L’opinion africaine ne supporte plus cette dépendance à l’Occident qui ne se préoccupe que de ses intérêts stratégiques, quitte à soutenir des despotes, en fermant les yeux sur les questions qui préoccupent la jeunesse : démocratie, droits humains et bonne gouvernance qui ouvre les opportunités d’accès à une existence en adéquation avec l’époque à laquelle elle appartient.
Quand dans les rues de Dakar, on s’en prend aux enseignes françaises pendant les manifestations politiques, sachant que le Sénégal a une tradition démocratique et que ce n’est pas un pays particulièrement sous influence russe, il y a de sérieuses questions qui pointent. Tout comme il faut se demander, pourquoi d’une manière générale l’opinion africaine a une lecture aux antipodes des positions occidentales, en ce qui concerne la guerre en Ukraine.

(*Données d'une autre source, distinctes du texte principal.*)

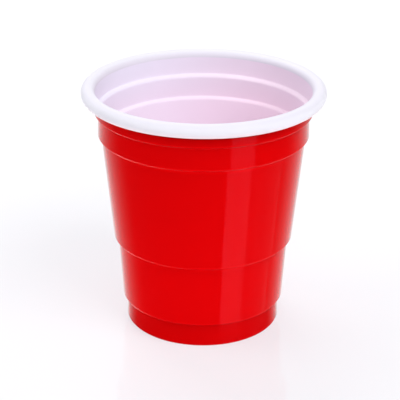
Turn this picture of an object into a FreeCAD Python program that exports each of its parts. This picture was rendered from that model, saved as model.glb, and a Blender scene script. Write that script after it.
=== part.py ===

Ce sont de vraies interrogations.
En mettant un terme au soutien à des autocrates et en appuyant les efforts des africains sur les questions politiques pour les faire évoluer dans le bon sens, les bénéfices qui en découleraient en matière de stabilité sociale et de prospérité économique représentent les meilleurs atouts pour faire reculer le terrorisme et préserver la sécurité alimentaire. L’écosystème qui naitra de cette nouvelle donne offrira de grandes opportunités de commerce entre l’Afrique et l’Occident ainsi qu’avec le reste du monde, chacun selon leurs engagements sur le contient.
Il revient aux Etats-Unis et à l’Europe, pour ce qui les concerne, d’orienter leurs actions en Afrique, en accompagnant la jeunesse sur cette question politique. Tout le monde y gagnerait.